• GIVEN TASK:
Copy out each line below exactly as it appears.

** start MATERIALS PROVIDED **

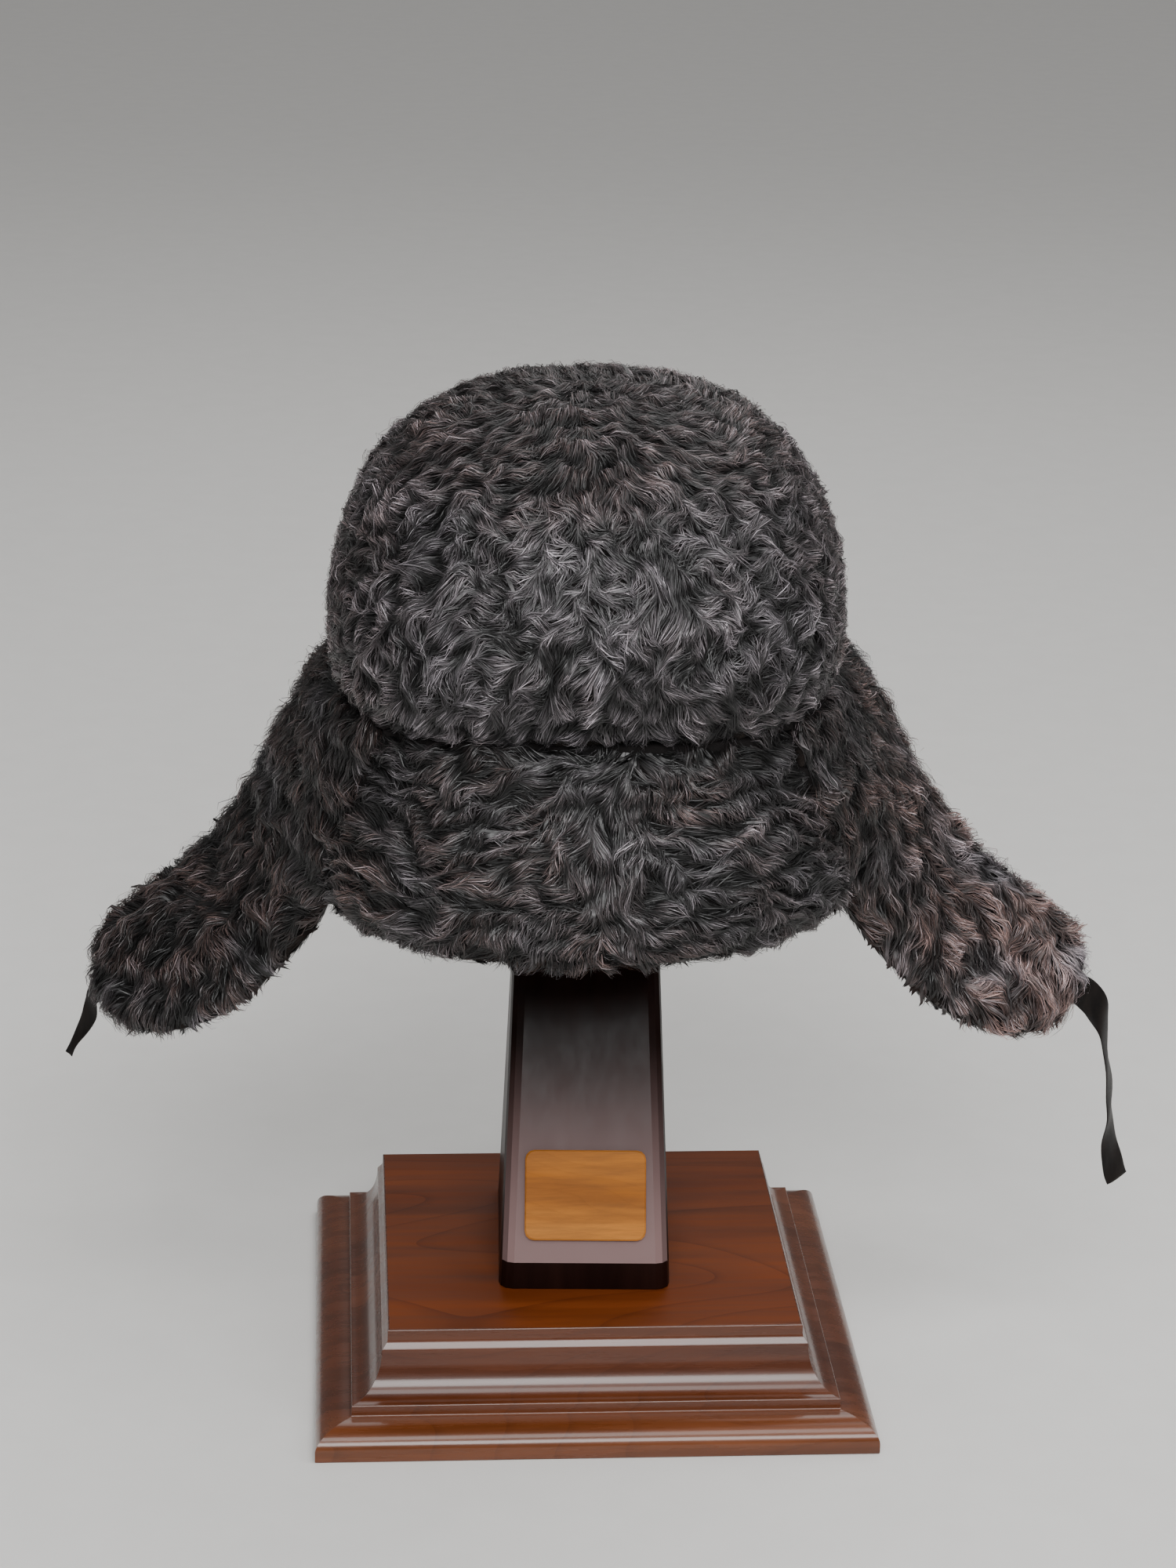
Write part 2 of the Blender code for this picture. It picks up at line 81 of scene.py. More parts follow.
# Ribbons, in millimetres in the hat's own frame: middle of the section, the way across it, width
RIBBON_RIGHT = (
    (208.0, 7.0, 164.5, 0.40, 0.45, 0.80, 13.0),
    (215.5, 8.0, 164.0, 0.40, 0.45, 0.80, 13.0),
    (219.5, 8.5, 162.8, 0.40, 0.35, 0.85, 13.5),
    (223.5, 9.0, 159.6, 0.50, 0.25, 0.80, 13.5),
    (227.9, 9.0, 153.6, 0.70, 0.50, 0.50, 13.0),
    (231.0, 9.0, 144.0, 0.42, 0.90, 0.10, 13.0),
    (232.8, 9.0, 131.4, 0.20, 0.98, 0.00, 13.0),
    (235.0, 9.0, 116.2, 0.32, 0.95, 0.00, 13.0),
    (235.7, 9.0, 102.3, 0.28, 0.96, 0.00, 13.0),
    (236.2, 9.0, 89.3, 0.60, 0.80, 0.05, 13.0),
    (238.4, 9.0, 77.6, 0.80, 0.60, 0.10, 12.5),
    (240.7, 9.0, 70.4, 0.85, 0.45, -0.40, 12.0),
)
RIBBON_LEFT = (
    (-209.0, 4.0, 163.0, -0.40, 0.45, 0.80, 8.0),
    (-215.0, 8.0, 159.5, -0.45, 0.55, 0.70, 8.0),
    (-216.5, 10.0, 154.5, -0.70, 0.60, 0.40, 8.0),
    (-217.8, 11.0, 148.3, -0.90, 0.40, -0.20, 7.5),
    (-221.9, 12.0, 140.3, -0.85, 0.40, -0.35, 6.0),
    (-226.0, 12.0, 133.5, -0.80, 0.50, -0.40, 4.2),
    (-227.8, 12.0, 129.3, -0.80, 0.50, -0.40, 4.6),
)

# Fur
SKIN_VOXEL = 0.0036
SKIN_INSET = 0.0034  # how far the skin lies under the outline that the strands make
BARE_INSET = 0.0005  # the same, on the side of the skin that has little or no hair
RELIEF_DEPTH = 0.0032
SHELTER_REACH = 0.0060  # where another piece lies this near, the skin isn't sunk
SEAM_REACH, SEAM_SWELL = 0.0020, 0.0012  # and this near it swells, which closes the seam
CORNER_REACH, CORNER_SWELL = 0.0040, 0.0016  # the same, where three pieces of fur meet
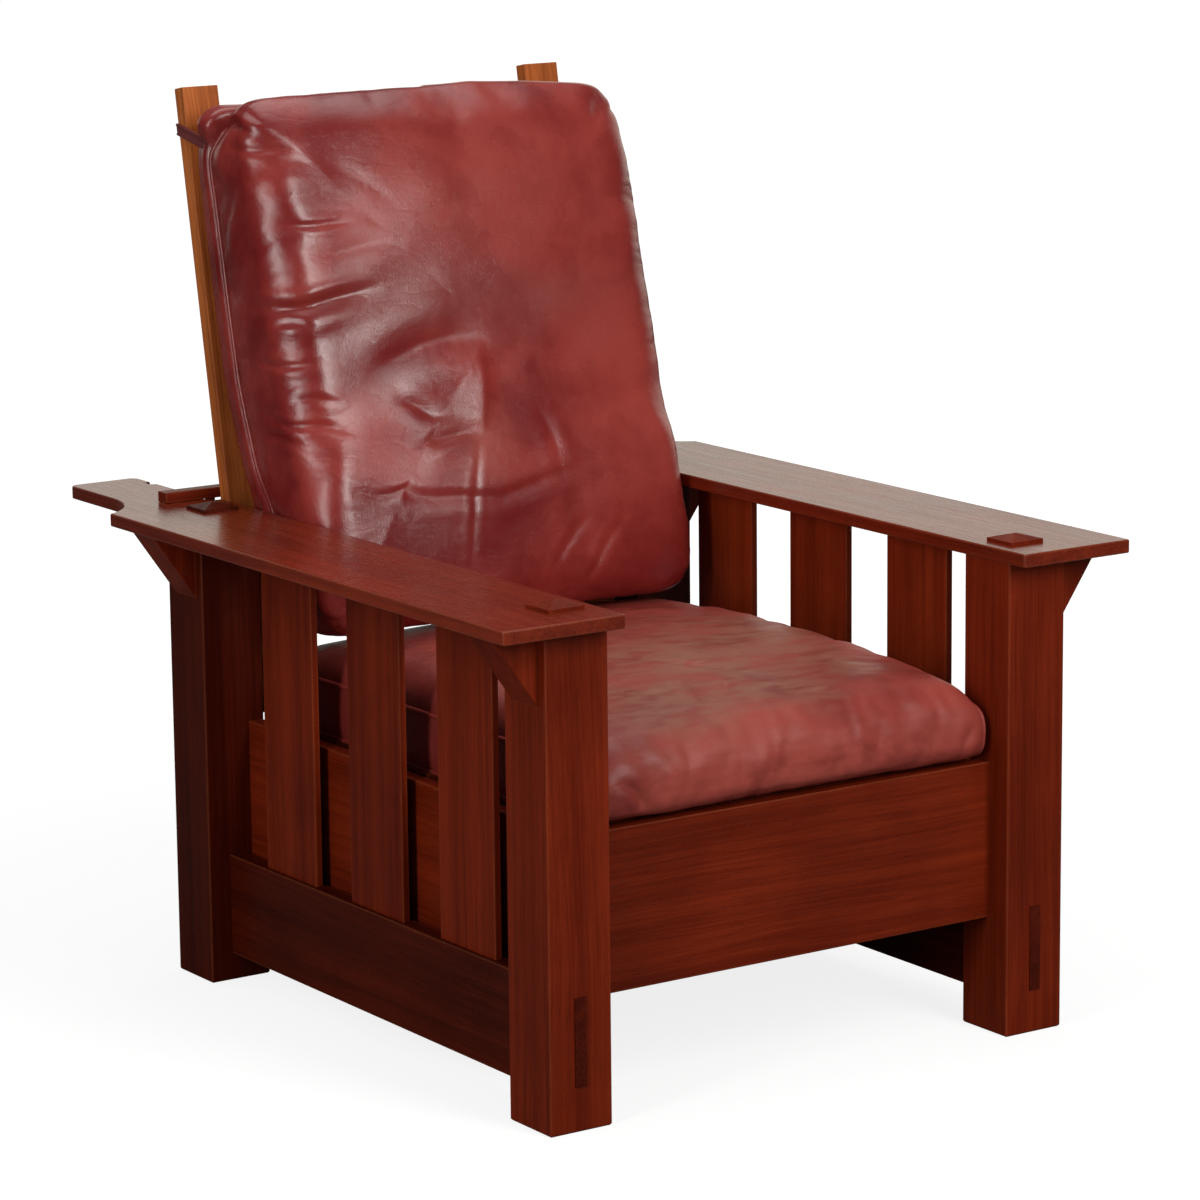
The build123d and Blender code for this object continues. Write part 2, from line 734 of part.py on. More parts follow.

** end MATERIALS PROVIDED **

• ANSWER FOR THE TASK:
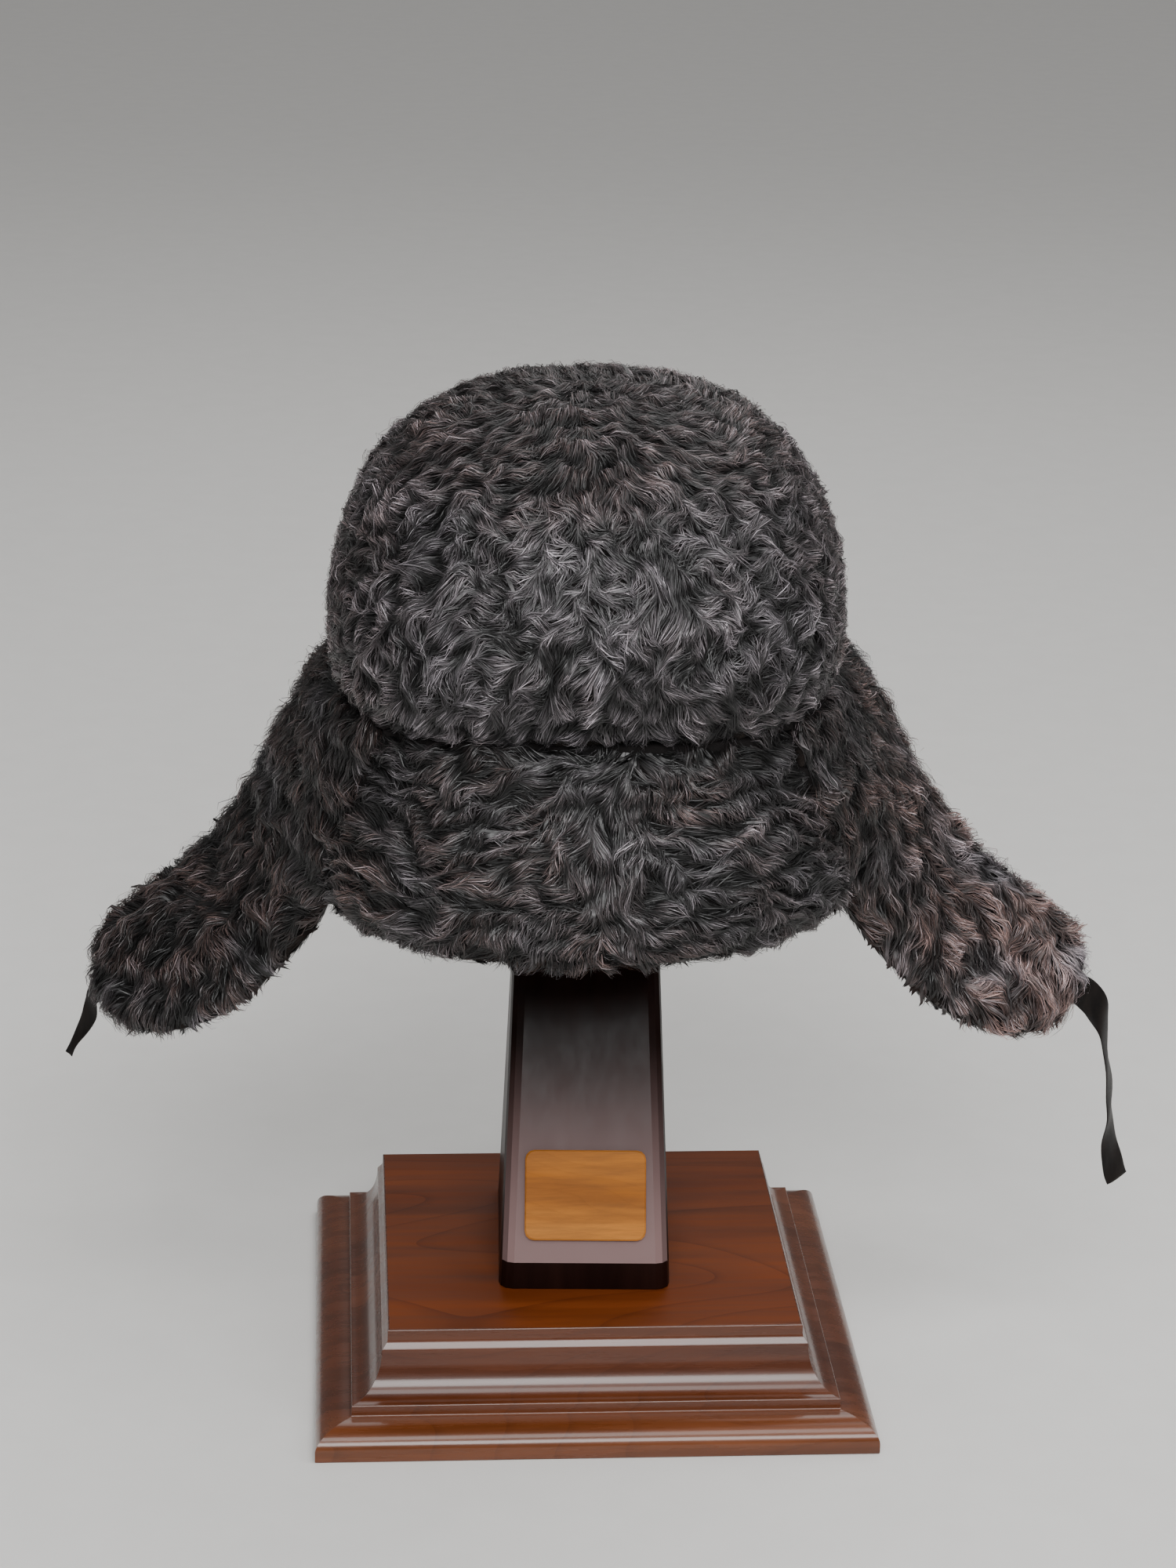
Write part 2 of the Blender code for this picture. It picks up at line 81 of scene.py. More parts follow.
# Ribbons, in millimetres in the hat's own frame: middle of the section, the way across it, width
RIBBON_RIGHT = (
    (208.0, 7.0, 164.5, 0.40, 0.45, 0.80, 13.0),
    (215.5, 8.0, 164.0, 0.40, 0.45, 0.80, 13.0),
    (219.5, 8.5, 162.8, 0.40, 0.35, 0.85, 13.5),
    (223.5, 9.0, 159.6, 0.50, 0.25, 0.80, 13.5),
    (227.9, 9.0, 153.6, 0.70, 0.50, 0.50, 13.0),
    (231.0, 9.0, 144.0, 0.42, 0.90, 0.10, 13.0),
    (232.8, 9.0, 131.4, 0.20, 0.98, 0.00, 13.0),
    (235.0, 9.0, 116.2, 0.32, 0.95, 0.00, 13.0),
    (235.7, 9.0, 102.3, 0.28, 0.96, 0.00, 13.0),
    (236.2, 9.0, 89.3, 0.60, 0.80, 0.05, 13.0),
    (238.4, 9.0, 77.6, 0.80, 0.60, 0.10, 12.5),
    (240.7, 9.0, 70.4, 0.85, 0.45, -0.40, 12.0),
)
RIBBON_LEFT = (
    (-209.0, 4.0, 163.0, -0.40, 0.45, 0.80, 8.0),
    (-215.0, 8.0, 159.5, -0.45, 0.55, 0.70, 8.0),
    (-216.5, 10.0, 154.5, -0.70, 0.60, 0.40, 8.0),
    (-217.8, 11.0, 148.3, -0.90, 0.40, -0.20, 7.5),
    (-221.9, 12.0, 140.3, -0.85, 0.40, -0.35, 6.0),
    (-226.0, 12.0, 133.5, -0.80, 0.50, -0.40, 4.2),
    (-227.8, 12.0, 129.3, -0.80, 0.50, -0.40, 4.6),
)

# Fur
SKIN_VOXEL = 0.0036
SKIN_INSET = 0.0034  # how far the skin lies under the outline that the strands make
BARE_INSET = 0.0005  # the same, on the side of the skin that has little or no hair
RELIEF_DEPTH = 0.0032
SHELTER_REACH = 0.0060  # where another piece lies this near, the skin isn't sunk
SEAM_REACH, SEAM_SWELL = 0.0020, 0.0012  # and this near it swells, which closes the seam
CORNER_REACH, CORNER_SWELL = 0.0040, 0.0016  # the same, where three pieces of fur meet
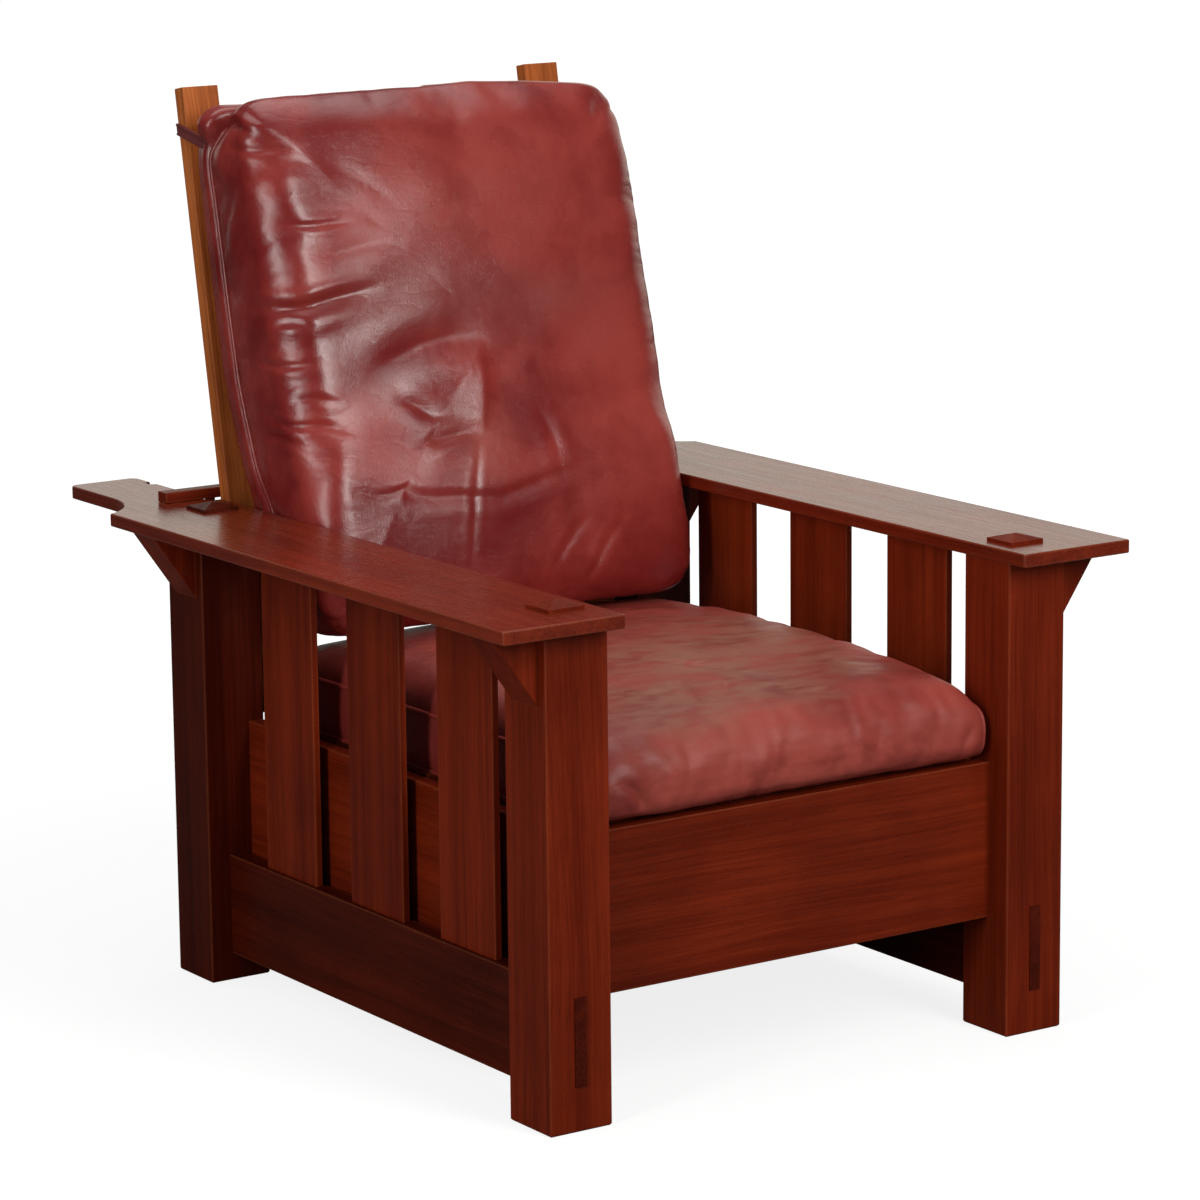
The build123d and Blender code for this object continues. Write part 2, from line 734 of part.py on. More parts follow.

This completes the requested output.